Ready to trade iron condors on the right ETFs automatically? Start your 7-day free trial of Tradematic.
Frequently Asked Questions
What is the best ETF for iron condors? SPY is the best starting point — it has the most liquid options chain, tightest spreads, and moderate IV that supports systematic premium selling. QQQ and IWM are solid secondary choices for more premium.
Why are ETFs better than stocks for iron condors? ETFs eliminate single-stock binary risk (earnings, CEO announcements) that can move individual stocks 10–20% overnight. ETFs diversify that risk across many holdings, making price ranges more predictable for iron condor strategies.
Can I trade iron condors on IWM? Yes. IWM offers higher IV than SPY, which means more premium per trade. The trade-off is slightly wider daily ranges and thinner liquidity compared to SPY. IWM works well for traders who want more credit per position.
Is QQQ or SPY better for iron condors? Both work well.

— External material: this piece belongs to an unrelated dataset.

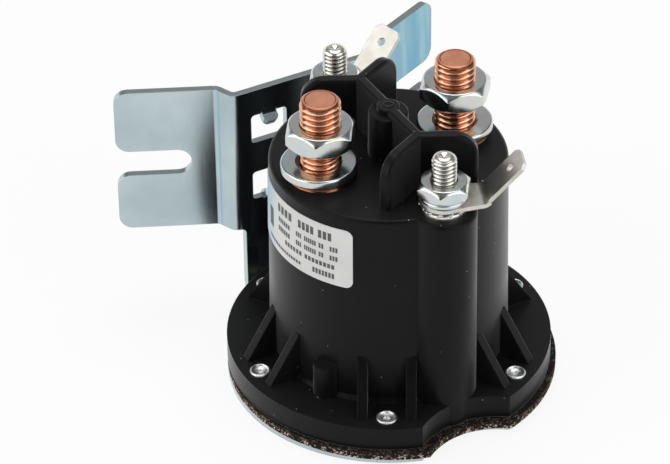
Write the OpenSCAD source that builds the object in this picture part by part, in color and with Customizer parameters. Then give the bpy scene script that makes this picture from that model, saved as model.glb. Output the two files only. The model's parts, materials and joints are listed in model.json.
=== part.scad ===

SPY has better liquidity and tighter spreads. QQQ offers more premium when tech volatility is elevated. Many traders use both to diversify their iron condor positions.
Should I use leveraged ETFs for iron condors? No. Leveraged ETFs have daily rebalancing mechanics that create unpredictable behavior. They are not suitable for standard iron condor strategies.
Trading involves risk and losses can occur. Past performance does not guarantee future results. Options trading is not suitable for all investors. Only allocate capital you are comfortable risking.